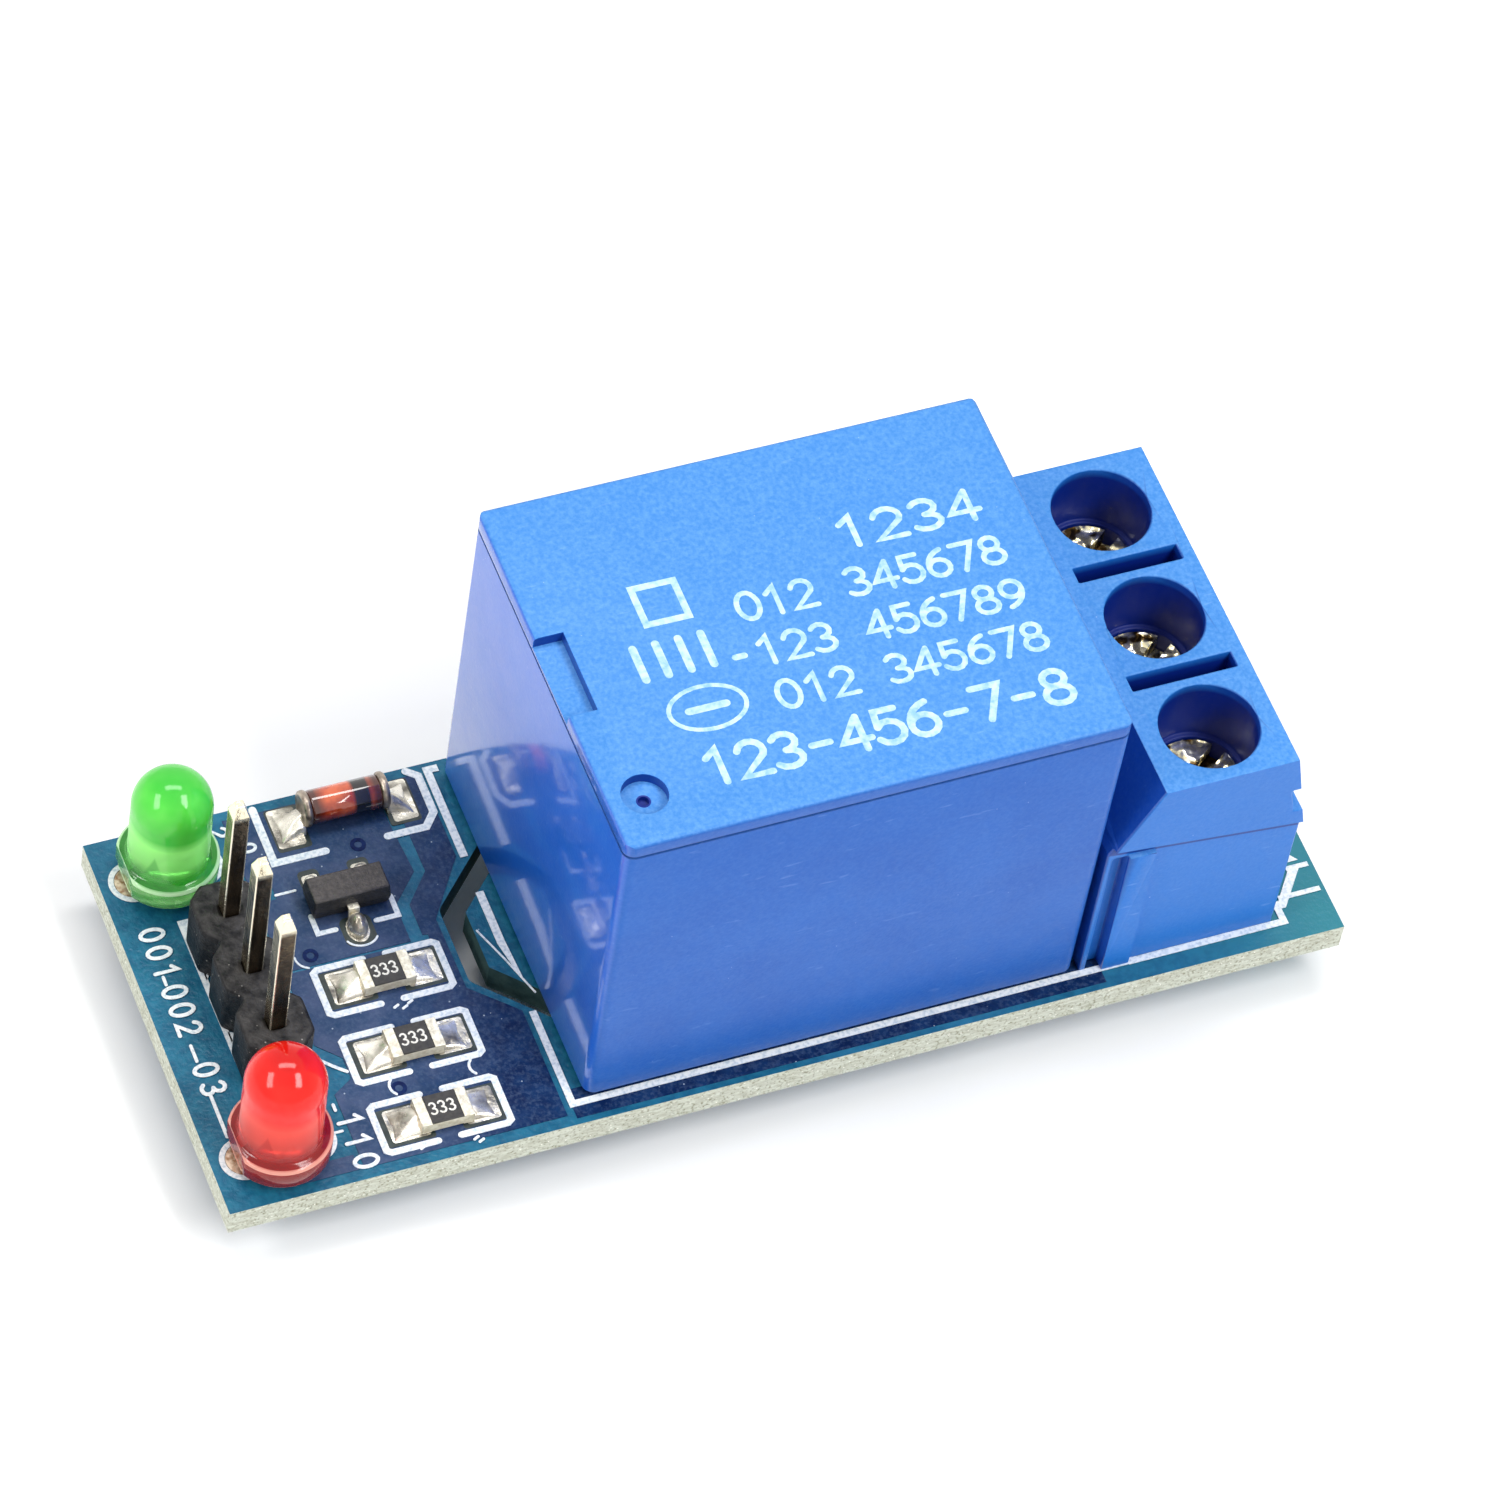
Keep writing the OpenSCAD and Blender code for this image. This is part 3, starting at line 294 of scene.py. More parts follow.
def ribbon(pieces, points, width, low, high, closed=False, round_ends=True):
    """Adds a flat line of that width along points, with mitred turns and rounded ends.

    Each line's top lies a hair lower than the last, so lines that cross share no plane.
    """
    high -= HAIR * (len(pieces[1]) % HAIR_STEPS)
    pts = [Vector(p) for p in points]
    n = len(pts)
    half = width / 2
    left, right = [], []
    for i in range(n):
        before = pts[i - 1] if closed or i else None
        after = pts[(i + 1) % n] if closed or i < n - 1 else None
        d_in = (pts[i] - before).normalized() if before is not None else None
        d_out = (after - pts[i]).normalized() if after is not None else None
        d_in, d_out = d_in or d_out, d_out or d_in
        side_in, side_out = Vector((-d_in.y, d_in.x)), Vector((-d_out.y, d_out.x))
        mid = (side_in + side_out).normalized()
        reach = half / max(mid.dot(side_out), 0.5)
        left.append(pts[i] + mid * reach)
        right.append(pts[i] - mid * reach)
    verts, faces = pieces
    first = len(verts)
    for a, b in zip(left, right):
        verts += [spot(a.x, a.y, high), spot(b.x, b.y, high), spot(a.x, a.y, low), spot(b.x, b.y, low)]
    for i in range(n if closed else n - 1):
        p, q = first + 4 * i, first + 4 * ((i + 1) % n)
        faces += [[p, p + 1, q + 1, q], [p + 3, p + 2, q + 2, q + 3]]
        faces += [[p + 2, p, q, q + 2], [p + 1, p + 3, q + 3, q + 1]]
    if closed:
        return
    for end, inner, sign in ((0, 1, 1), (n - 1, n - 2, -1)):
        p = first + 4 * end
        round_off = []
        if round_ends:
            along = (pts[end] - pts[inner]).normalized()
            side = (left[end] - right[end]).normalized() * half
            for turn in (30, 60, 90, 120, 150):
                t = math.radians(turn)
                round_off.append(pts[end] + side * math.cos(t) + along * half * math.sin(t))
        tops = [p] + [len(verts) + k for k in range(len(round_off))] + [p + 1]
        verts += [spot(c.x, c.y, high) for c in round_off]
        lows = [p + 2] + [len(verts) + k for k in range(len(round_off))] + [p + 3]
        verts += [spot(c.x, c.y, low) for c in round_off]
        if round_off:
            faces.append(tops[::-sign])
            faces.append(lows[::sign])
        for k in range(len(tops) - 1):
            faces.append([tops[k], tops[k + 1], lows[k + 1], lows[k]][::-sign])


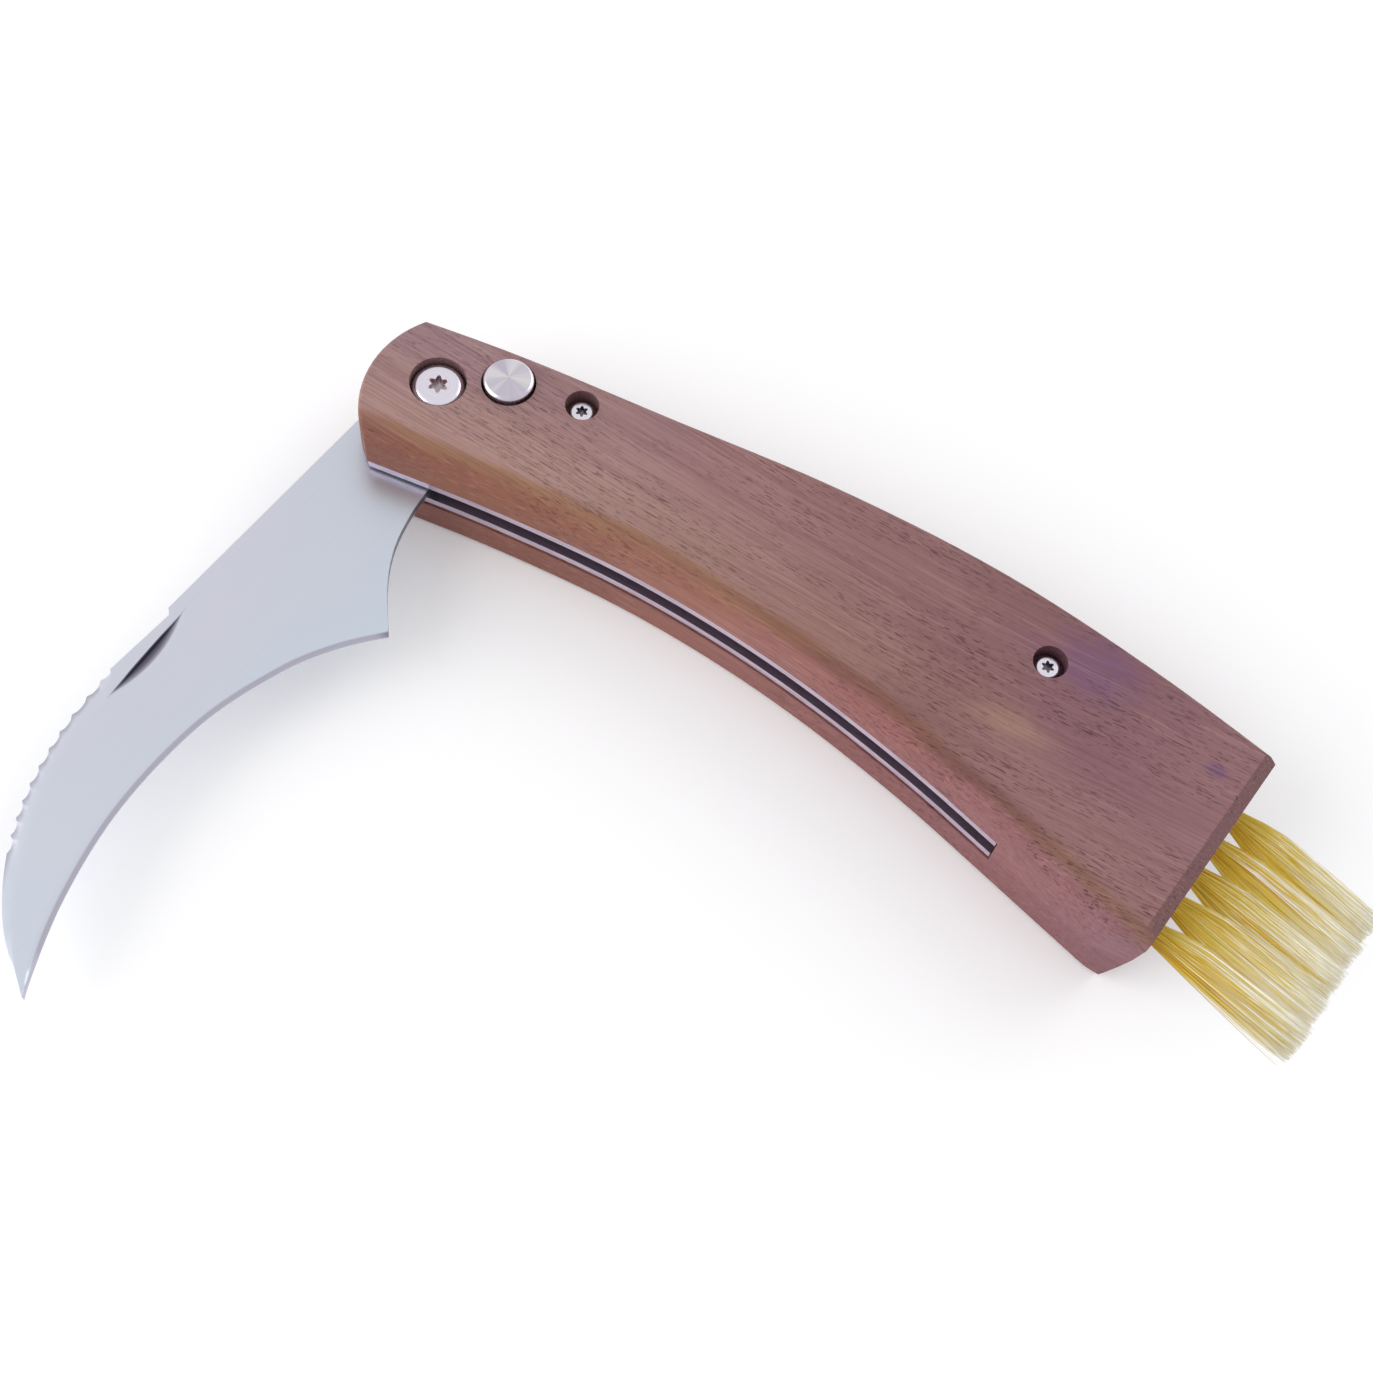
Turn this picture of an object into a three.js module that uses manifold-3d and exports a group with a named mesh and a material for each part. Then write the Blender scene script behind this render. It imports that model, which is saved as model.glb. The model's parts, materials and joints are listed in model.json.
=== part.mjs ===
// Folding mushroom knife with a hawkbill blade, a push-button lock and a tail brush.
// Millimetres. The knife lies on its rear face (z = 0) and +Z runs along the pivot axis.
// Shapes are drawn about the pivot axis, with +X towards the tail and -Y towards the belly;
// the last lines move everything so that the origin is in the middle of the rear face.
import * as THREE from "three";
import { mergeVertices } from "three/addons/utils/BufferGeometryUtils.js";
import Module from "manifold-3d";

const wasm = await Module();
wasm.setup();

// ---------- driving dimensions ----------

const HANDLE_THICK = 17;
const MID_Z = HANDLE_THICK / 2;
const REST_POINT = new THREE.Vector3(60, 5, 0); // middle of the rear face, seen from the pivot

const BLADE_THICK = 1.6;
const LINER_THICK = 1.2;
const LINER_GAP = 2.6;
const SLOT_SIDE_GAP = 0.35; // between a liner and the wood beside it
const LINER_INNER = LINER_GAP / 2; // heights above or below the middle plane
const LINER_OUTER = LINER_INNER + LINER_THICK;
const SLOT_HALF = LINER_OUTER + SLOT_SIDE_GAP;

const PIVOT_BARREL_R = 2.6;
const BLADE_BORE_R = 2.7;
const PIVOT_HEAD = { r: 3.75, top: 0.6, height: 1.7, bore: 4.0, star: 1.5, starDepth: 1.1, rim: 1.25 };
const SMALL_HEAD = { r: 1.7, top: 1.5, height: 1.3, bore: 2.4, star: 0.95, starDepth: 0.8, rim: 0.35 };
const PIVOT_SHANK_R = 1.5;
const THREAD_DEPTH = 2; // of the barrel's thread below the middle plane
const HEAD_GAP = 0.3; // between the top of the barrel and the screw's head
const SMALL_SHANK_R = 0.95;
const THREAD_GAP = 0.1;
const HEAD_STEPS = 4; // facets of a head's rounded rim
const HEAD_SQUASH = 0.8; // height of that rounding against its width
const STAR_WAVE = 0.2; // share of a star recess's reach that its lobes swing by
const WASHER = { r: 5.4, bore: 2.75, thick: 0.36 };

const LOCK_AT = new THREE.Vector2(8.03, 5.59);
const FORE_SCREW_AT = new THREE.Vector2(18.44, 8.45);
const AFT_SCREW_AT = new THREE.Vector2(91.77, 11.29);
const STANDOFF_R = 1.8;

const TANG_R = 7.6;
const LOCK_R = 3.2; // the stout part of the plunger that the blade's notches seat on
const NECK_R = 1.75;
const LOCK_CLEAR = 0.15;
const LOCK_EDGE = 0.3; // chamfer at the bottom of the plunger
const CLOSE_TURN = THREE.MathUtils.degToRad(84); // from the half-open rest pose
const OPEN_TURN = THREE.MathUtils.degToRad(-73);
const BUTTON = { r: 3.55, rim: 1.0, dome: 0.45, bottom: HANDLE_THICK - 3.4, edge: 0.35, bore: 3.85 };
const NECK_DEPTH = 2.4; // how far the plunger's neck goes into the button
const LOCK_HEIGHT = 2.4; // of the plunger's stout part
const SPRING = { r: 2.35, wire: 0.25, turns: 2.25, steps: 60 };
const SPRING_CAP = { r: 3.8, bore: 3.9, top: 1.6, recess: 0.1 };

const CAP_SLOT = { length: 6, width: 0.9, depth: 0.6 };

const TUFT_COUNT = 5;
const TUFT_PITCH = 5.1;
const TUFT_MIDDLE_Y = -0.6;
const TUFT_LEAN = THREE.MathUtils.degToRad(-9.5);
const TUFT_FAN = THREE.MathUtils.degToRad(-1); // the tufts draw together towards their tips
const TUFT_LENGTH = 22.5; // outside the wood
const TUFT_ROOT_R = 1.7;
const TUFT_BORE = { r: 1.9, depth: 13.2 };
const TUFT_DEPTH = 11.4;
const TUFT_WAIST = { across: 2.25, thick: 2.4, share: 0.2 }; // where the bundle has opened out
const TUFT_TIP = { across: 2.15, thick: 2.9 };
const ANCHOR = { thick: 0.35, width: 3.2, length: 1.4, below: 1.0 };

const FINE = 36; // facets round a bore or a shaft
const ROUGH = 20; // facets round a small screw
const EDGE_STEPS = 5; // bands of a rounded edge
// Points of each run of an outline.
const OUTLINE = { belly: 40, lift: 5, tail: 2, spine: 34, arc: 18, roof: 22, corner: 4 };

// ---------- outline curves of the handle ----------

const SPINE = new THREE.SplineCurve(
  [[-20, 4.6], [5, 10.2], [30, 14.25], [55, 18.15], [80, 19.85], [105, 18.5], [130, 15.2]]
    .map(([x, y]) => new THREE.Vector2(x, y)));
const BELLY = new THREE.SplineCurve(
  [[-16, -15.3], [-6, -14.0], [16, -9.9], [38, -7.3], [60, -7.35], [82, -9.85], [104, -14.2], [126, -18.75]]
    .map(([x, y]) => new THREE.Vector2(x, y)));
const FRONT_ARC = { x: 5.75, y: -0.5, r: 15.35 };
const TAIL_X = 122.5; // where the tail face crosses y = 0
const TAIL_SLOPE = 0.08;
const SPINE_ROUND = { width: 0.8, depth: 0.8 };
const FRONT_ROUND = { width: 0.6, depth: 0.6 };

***

Goal
Your answer consists solely of the lines from the top of the records above through the line that contains "and rounded ends.", each echoed exactly.

Final answer
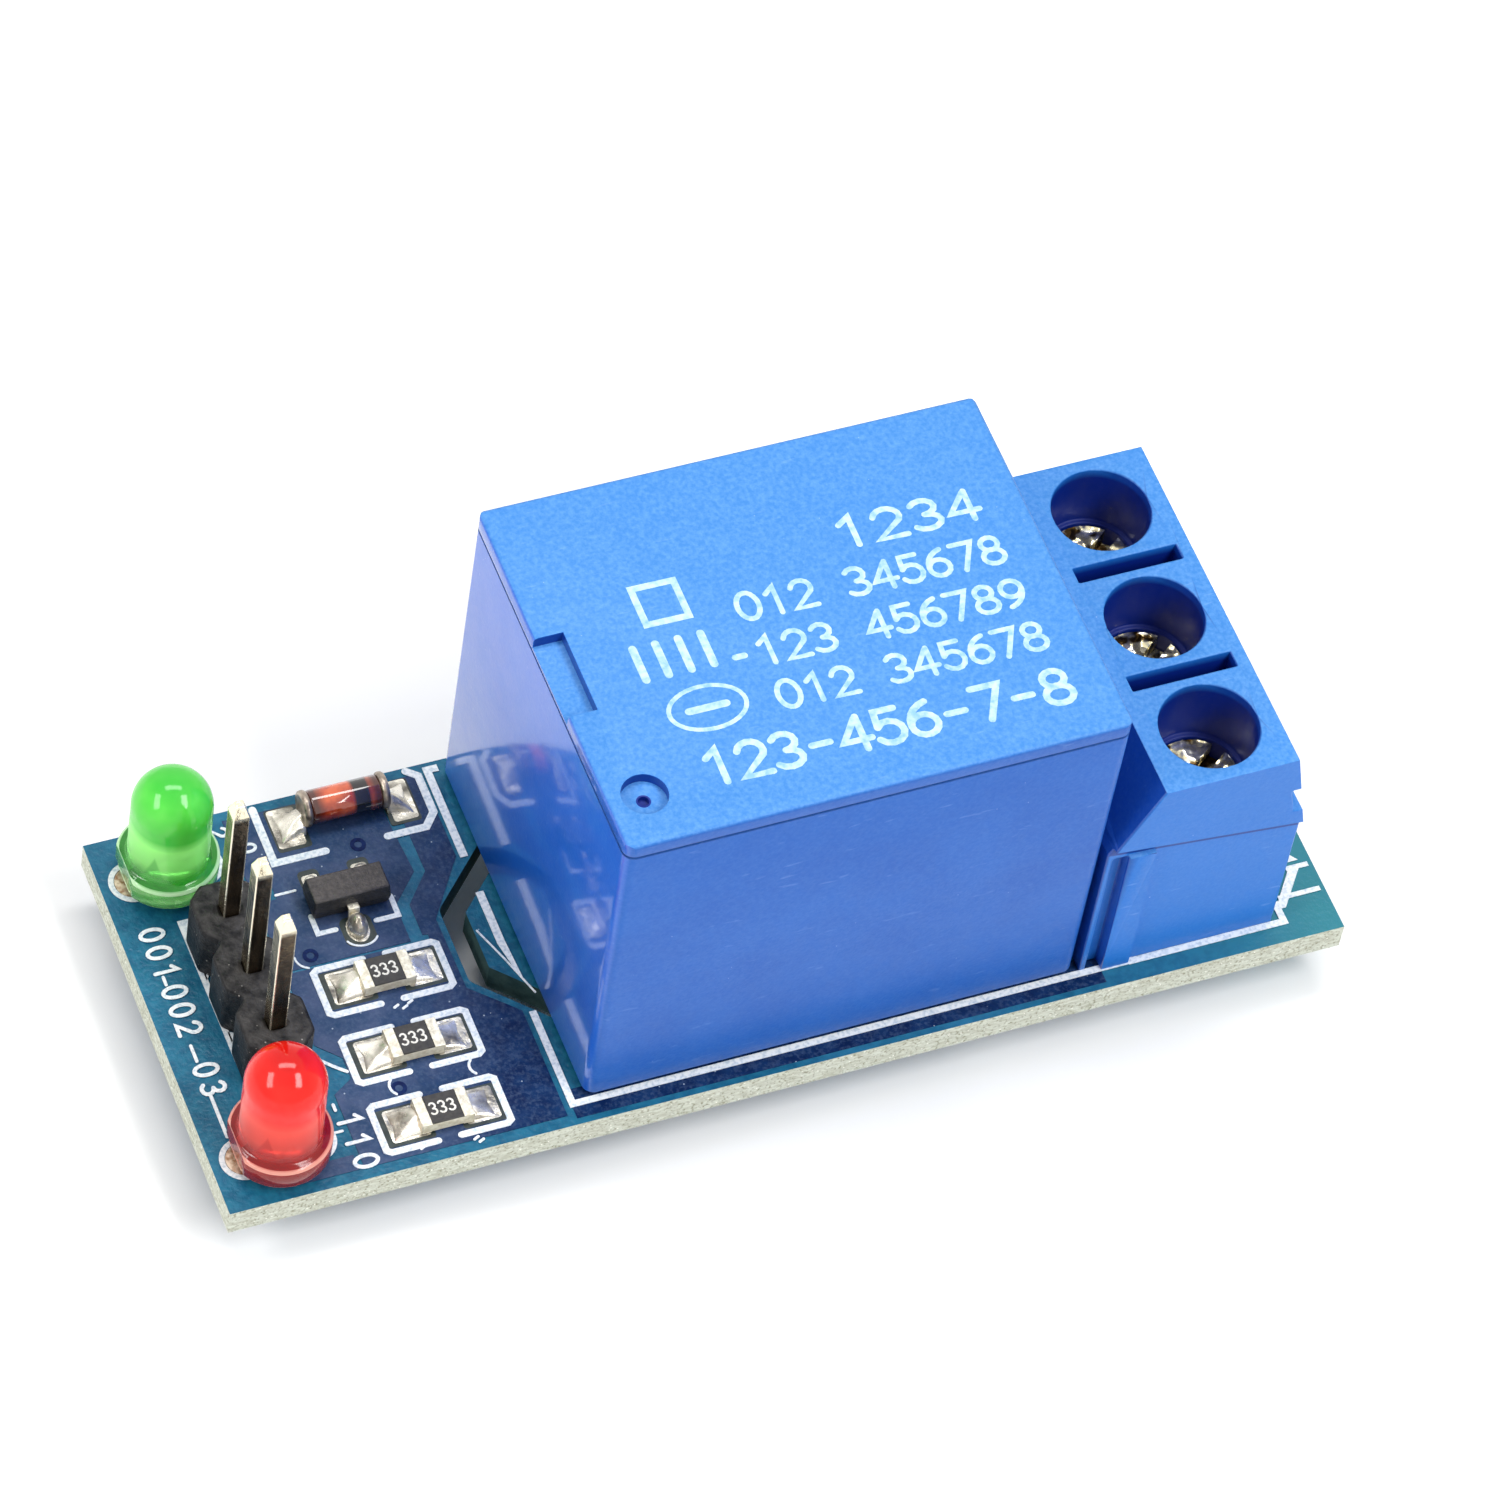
Keep writing the OpenSCAD and Blender code for this image. This is part 3, starting at line 294 of scene.py. More parts follow.
def ribbon(pieces, points, width, low, high, closed=False, round_ends=True):
    """Adds a flat line of that width along points, with mitred turns and rounded ends.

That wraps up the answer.